In a separate large bowl using an electric hand mixer, beat 3 egg whites on medium-high speed until stiff peaks form. Fold the egg whites into the egg-flour mixture until just combined.
Pour and spread the batter into the prepared sheet pan. Bake on the center rack of the oven for 14 to 16 minutes or until the cake is just baked through and lightly golden.
Sprinkle the top of the hot cake generously with powdered sugar (this will help to keep the cake from sticking). Run a paring knife along the edge of the cake to loosen it from the edges of the sheet pan. Top the cake with a light, clean kitchen towel and a large cutting board. Carefully but quickly, invert the cake onto the towel/cutting board. Remove the sheet pan and parchment paper from the cake.
Starting from one short end, tightly roll up the warm cake in the towel. Transfer to a cutting board, small sheet pan or large plate, seam-side-down. Set aside to cool completely, about 2 hours (you can refrigerate the cake to speed up the cooling process, if desired).
Meanwhile, make the peanut butter filling: In the bowl of a stand mixer with the paddle attachment, beat cream cheese and ¾ cup plus 2 tablespoons granulated sugar on medium speed for 30 seconds to 1 minute or until the mixture is smooth and creamy. Beat in the peanut butter, melted butter and vanilla extract on medium speed for 1 minute or until well-combined and smooth, scraping the sides often.
In a separate large bowl using an electric hand mixer, beat heavy cream on medium-high speed until stiff peaks form. Fold the heavy cream into the cream cheese-peanut butter mixture until just combined.
Assemble the cake: On a clean work surface, carefully unroll the fully cooled cake. Spread peanut butter filling evenly over the top of the cake all the way to the edges. Reroll the cake and return to the cutting board/sheet pan; cover with plastic wrap and freeze for 1 hour to set the cake.

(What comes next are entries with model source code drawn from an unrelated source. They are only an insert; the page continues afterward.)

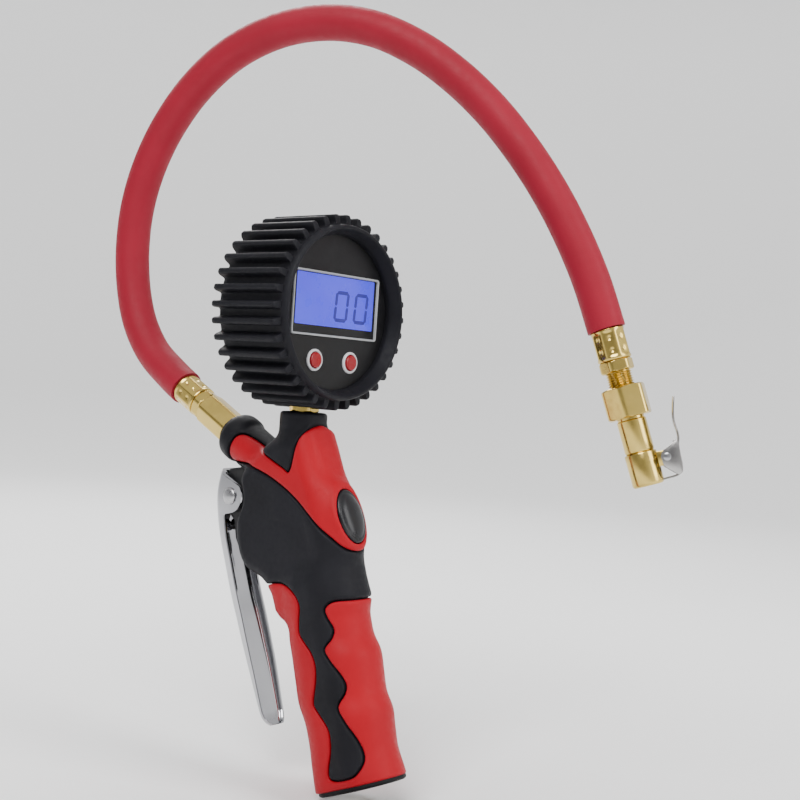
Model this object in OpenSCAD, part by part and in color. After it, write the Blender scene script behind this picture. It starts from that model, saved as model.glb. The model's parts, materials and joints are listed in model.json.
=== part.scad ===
// Pistol-grip tyre inflator with a digital gauge, a whip hose and a clip-on air chuck.
// Millimetres. The origin is the centre of the air inlet in the bottom of the grip.
// +X points back to the user and is the way the gauge faces, +Z is up along the gauge stem.

/* [Grip] */
// Rake of the grip away from the gauge stem, degrees
rake = 22; // [20:1:24]
// Depth of the grip, front to back
grip_depth = 36; // [34:0.5:37]
// Width of the grip, side to side
grip_width = 28; // [27:0.5:29]
// Thickness of the red soft pads
pad_t = 1.5; // [1.2:0.1:1.8]
// Thickness of the black ring at the bottom of the grip
base_t = 1.8; // [1.5:0.1:2.5]
// Inner radius of the 1/4 inch pipe thread in the air inlet
inlet_r = 5.6; // [5.5:0.05:5.8]
// Length of the air inlet's thread
inlet_len = 14; // [12:0.5:15]

/* [Head] */
// Half the width of the head
head_hw = 11.5; // [11:0.5:12]
// Radius of the neck under the gauge
neck_r = 9.4; // [9.2:0.1:9.8]
// Radius of the collar around the hose port
collar_r = 10.2; // [10:0.1:10.4]
// Height of the valve's axis
valve_z = 91; // [90.5:0.5:91.5]

/* [Lever] */
// Outer width of the lever's channel
lever_w = 14.5; // [14:0.5:15]
// Sheet thickness of the lever
lever_t = 1.5; // [1.2:0.1:1.6]
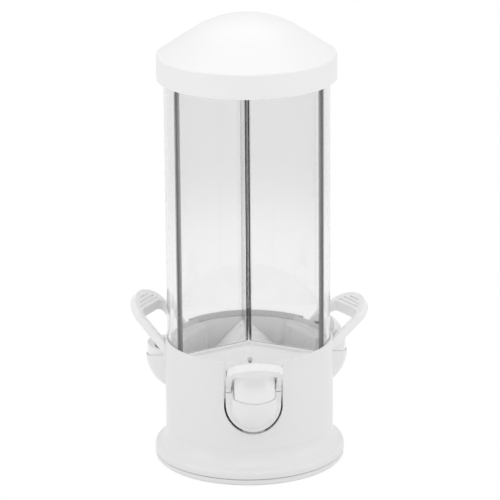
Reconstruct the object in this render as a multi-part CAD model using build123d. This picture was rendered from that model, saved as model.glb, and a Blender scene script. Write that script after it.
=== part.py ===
from build123d import *
from math import cos, hypot, radians, sin, sqrt, tan
import os

os.makedirs("parts", exist_ok=True)

# Countertop candy dispenser: a turntable stand, a white base with three outlets, clear wedge
# canisters and a domed lid. Millimetres, +Z up, origin on the turning axis where the stand
# meets the table. The three outlets point to the azimuths below; the front one is at -Y.
OUTLETS = {"front": -90.0, "right": 30.0, "left": 150.0}
BAYS = {"right": 90.0 - 60.0, "left": 90.0 + 60.0}

# Main sizes: radius of the foot, radius of the base at its rim, and the height of the rim
foot_r = 69.0
rim_r = 60.6
rim_z = 90.6

# General clearances
run_gap = 0.1        # shaft in its bore, on the radius
part_gap = 0.3       # seat between two pieces of different bodies
slide_gap = 0.3      # moving skin beside a fixed one

# Stand: rubber pad, turntable ring, roller bearing and pivot
pad_r = foot_r - 7.0
pad_t = 1.2
ring_r = foot_r - 0.3
ring_lip_z = 0.4     # underside of the ring's outer lip
ring_top = 4.6
ring_floor_top = 4.0
well_r = foot_r - 8.0        # recess in the ring that holds the bearing
ring_round = 1.2
track_r = foot_r - 16.0
roller_d = 2.6
roller_len = 6.0
roller_count = 10
roller_play = 0.25
cage_t = 1.2
cage_w = 11.0
pivot_r = 3.0
pivot_head_r = 8.0
pivot_head_t = 1.8
washer_r = 7.0
washer_t = 1.0
nut_flats = 10.0
nut_t = 5.0

# Base: plate and shell
turn_gap = 0.7       # visible seam between the ring and the base
plate_t = 3.0
foot_roll_z = 8.0    # top of the upright edge of the foot
flare_r = foot_r - 2.4
flare_z = 11.6
waist_r = rim_r + 0.4
waist_z = 25.0
wall = 2.8
rim_depth = 4.5      # rebate that takes the canisters' feet
rim_lip = 1.1
rim_round = 0.4
flare_swell = 1.6    # the hollow's bend, outside the middle of the flare's wall

# Deck of three chutes inside the base
deck_wall = 2.4
chute_slope = 43.0   # fall of a chute's side, square to its ridge
ridge_half = 2.0
pillar_at = rim_r - 12.6
pillar_r = 4.4
pillar_top = 62.0
rib_t = 2.2
tie_r = 2.0
tie_head_r = 3.6
tie_head_t = 2.2
tie_bite = 12.0

# Outlet: U-shaped front, bowl, gate and lever, all about one axle
hinge_r = rim_r - 4.6
hinge_z = 71.5
bowl_r = 26.9        # outer radius of the bowl, about a centre under the axle
bowl_drop = 3.5      # how far that centre lies under the axle
bowl_half = 15.6
bowl_crown = 1.9     # radius of its rounded tread, less its half width
bowl_wall = 1.2
cheek_wall = 1.1
lip_angle = -10.0
bowl_back = -118.0
front_half = 19.7
front_low = 38.5     # lowest point of the U
notch_gap = 1.3      # open seam round the front
notch_drop = 0.7     # and how much wider it is below
mouth_low = 69.0
mouth_high = 84.5
cheek_back = hinge_r - 10.5
axle_r = 1.5
tongue_half = 8.0
tongue_t = 3.0
tongue_low = 29.5
screw_r = 1.45
screw_head_r = 3.0
screw_head_t = 1.8
screw_bite = 1.6

gate_inset = 0.9     # gate's skin inside the bowl's, at their widest
gate_wall = 1.8
gate_low = -15.0     # edges of the shut gate, as angles above the level
gate_high = 58.0
gate_return = 6.0    # depth of the flange that turns inwards at the upper edge
return_angle = 4.5
gate_hub_r = 4.0
gate_hub_in = 9.4
gate_drop = 46.0     # how far the left gate is let down

lever_tip = 52.8     # from the axle to the end of the pad
lever_round = 17.5   # length of the rounded end
lever_top = 5.0      # top face above the axle
arm_low_hub = -1.6   # underside of the arms at the axle and at the pad
arm_low_tip = -1.0
tip_rise = 0.9       # how far the end's underside comes up
lever_hub_r = 4.2
pad_back = 39.4      # where the pad begins
pad_rake = 4.4       # how far its underside reaches back
pad_corner = 5.0
lever_edge = 0.8
groove_pitch = 2.8
groove_w = 1.3
groove_depth = 0.8
groove_lengths = [25.0, 20.0, 11.0]
tail_len = 9.5
tail_t = 3.0
LEVER_ANGLE = {"front": 31.5, "right": 33.5, "left": 44.5}
GATE_TURN = {"front": 0.0, "right": 0.0, "left": gate_drop}

spring_play = 0.6    # strip inside the width of a lever's arm, on each side
spring_t = 0.5

post_at = 12.8       # posts under the valleys, near the middle
post_r = 3.3
post_play = 0.4      # from a post's top to the chute floor above it
valley_screw_r = 1.0
valley_head_r = 1.7
valley_head_t = 1.3
valley_sink = 2.3    # screw's seat below the valley's floor
valley_bite = 9.0

# Canisters and lid
can_r = rim_r - 1.5
can_wall = 2.0
can_split = 0.4      # from the ridge's centre plane to a flat wall
can_round = 3.0
can_top = 294.0
lid_r = can_r + 5.0
lid_wall = 2.3
lid_low = 283.7
lid_edge = 299.7
lid_rise = 29.6
cap_at = lid_r - 24.1        # where the straight slope runs into the round crown
lid_slope = 34.0
lid_round = 1.6
seat_w = 3.0

# Worked-out levels and radii
base_low = ring_top + turn_gap
track_low = ring_floor_top
plate_low = track_low + roller_d + 2 * 0.05
plate_top = plate_low + plate_t
foot_in = foot_r - wall
collar_in = rim_r - wall
seat_z = rim_z - rim_depth
rebate_r = rim_r - rim_lip
deck_r = collar_in - part_gap
floor_drop = deck_wall / cos(radians(chute_slope))
valley_fall = sin(radians(60.0)) * tan(radians(chute_slope))
valley_seat_z = seat_z - post_at * valley_fall - valley_sink
post_top = seat_z - (post_at + post_r) * valley_fall - floor_drop - post_play
notch_half = front_half + notch_gap
front_centre_z = front_low + front_half
bore_r = axle_r + run_gap
arm_in = bowl_half + part_gap
arm_out = front_half - 0.2
bowl_nose = bowl_half + bowl_crown
spring_w = arm_out - arm_in - 2 * spring_play
flare_in = (flare_r + waist_r) / 2 - wall + flare_swell


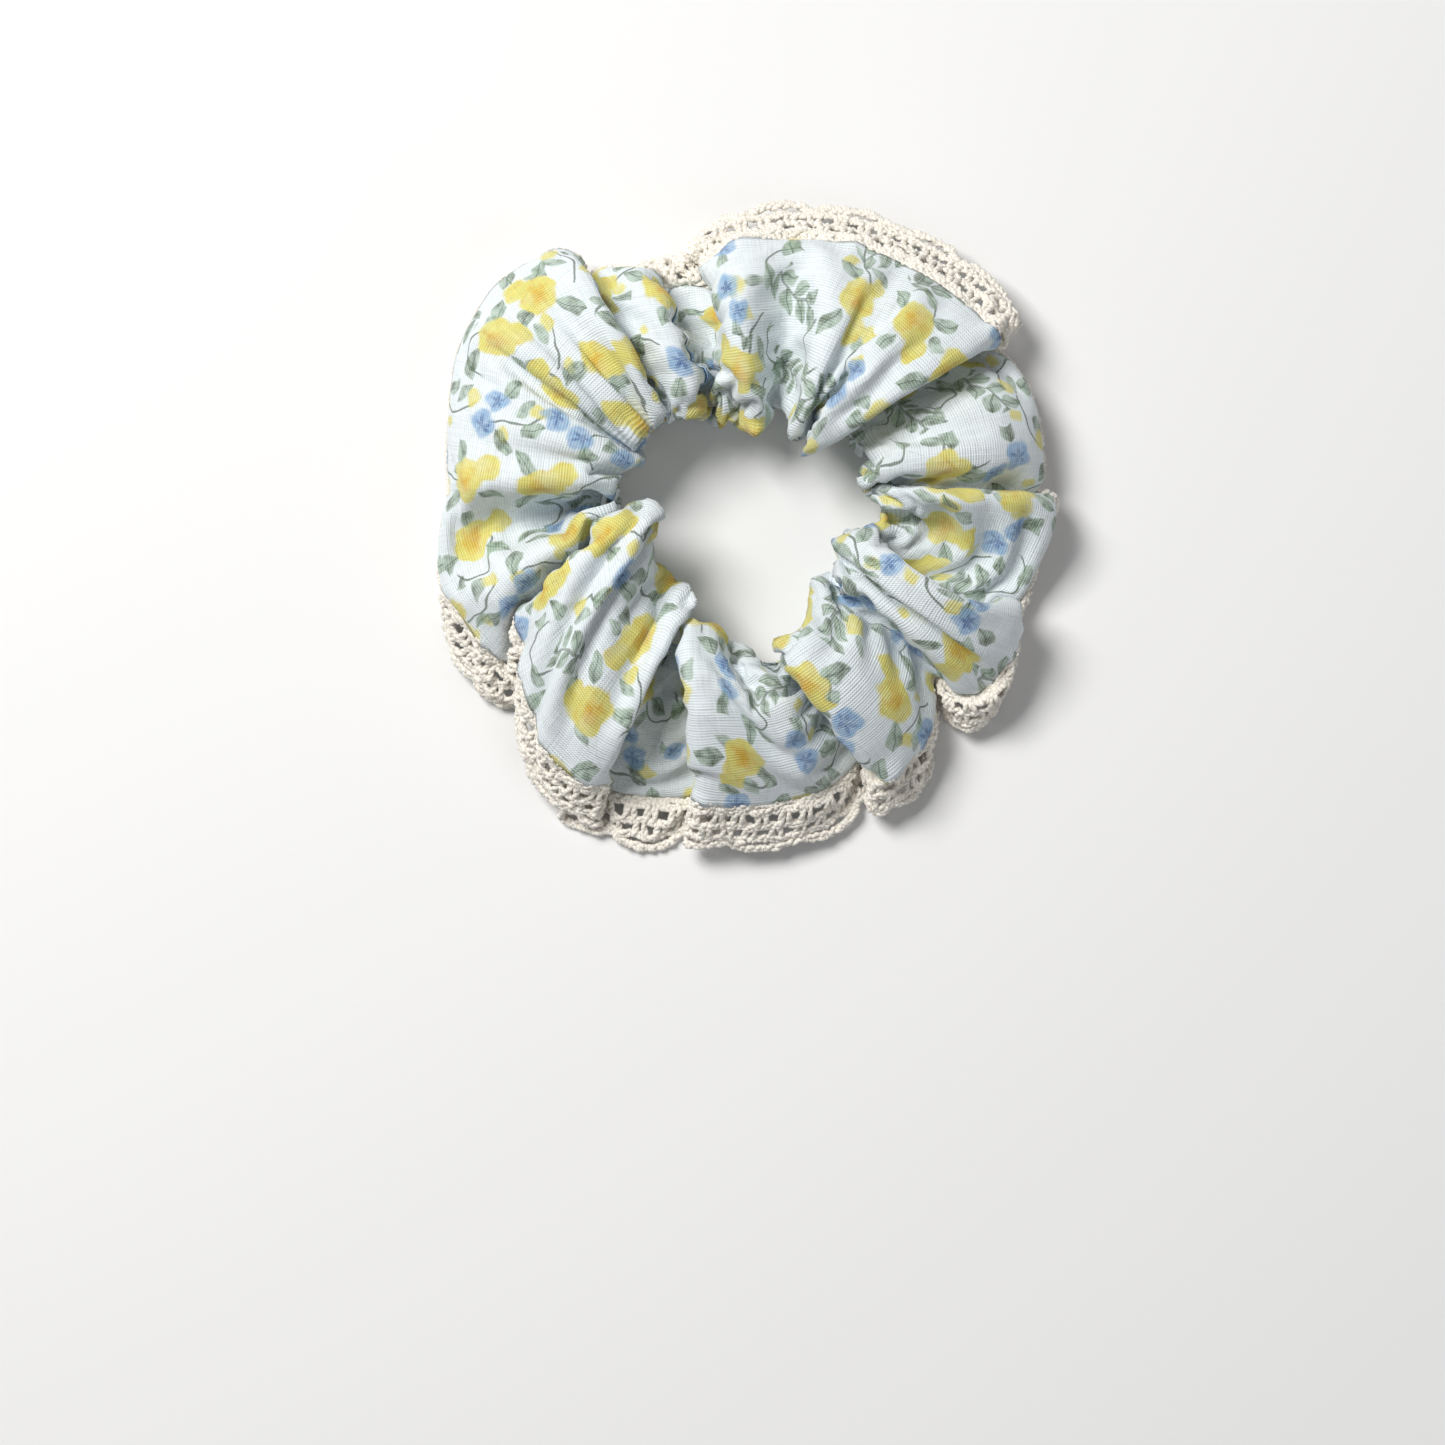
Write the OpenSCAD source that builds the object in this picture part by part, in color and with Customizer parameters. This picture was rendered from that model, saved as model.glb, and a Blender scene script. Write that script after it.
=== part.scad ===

Meanwhile, make the Italian buttercream: In a medium saucepan over medium-low heat, stir 2 cups granulated sugar, water and corn syrup to combine. Cook, stirring occasionally, until an instant-read thermometer reads 245°F to 250°F when inserted into the mixture.
While the sugar mixture cooks, in the bowl of a stand mixer with the whisk attachment, beat 5 egg whites on medium-high speed until stiff peaks form.
With the stand mixer still running on medium-high speed, carefully and slowly pour hot sugar mixture into the egg whites. Continue to whip the mixture for 10 to 15 minutes or until it is fully cooled and turns to a light, fluffy, glossy meringue.
With the stand mixer still running on medium-high speed, add softened butter, one piece at a time, beating until the butter is fully incorporated and a light, fluffy, smooth frosting forms. If the frosting is too thin, cover and refrigerate until more firm.
Finally, assemble the cake: Use a sharp knife to cut one end of the chilled cake on an angle a few inches from the end; arrange the cut piece on one side of the cake to form a “branch.” Slice off the very end of the branch for a clean edge, if desired. Frost the top and sides of the cake with the buttercream (you might not use all of the buttercream); use an offset spatula to texture the sides, as desired.
Decorate and garnish the cake with marzipan mushrooms, Florentine lace cookies, cocoa powder, etc. as desired. Store cake loosely covered in the refrigerator for up to 5 days.
Biltmore's spiced wassail
Wassail is a traditional warm holiday punch that's seen many variations through the years. The name means "be in good health." In the Christmas carol "The Wassail Song," the "wassail" refers to good wishes, not to the beverage. But tradition has it that carolers might hope to be rewarded with a bowl of wassail for their efforts.
This recipe, provided by the Biltmore Estate in Asheville, North Carolina, can help you knock off winter’s chill. It features Biltmore Estate's Wassail Spice Blend and Biltmore red wine, but you can substitute other brands. This recipe is for one cocktail, so batch as needed.
- 3 ounces of red wine (Biltmore Estate Limited Release Merlot is a perfect choice)
- 2 ounces water
- 2 teaspoons Biltmore Wassail Spice Blend, or other wassail spice
- ¾ ounces Hudson bourbon (or your preference)
- ¼ ounce freshly squeezed lemon juice
- 1 dash walnut bitters
- 1 teaspoon honey
- Diced apples, sliced oranges, whole cloves, star anise (optional)
- Cinnamon stick (optional for stirring)
Combine wine and water in a pot and heat. Just before the mixture reaches a boil, remove from heat and add wassail spice blend, stirring until dissolved.
Pour mixture into a coffee mug. Add bourbon, lemon juice, and bitters; use the teaspoon of honey to stir and blend the beverage while infusing the flavors. Add diced apples, sliced oranges, whole cloves, and star anise if you like. You can even let folks stir it with a cinnamon stick.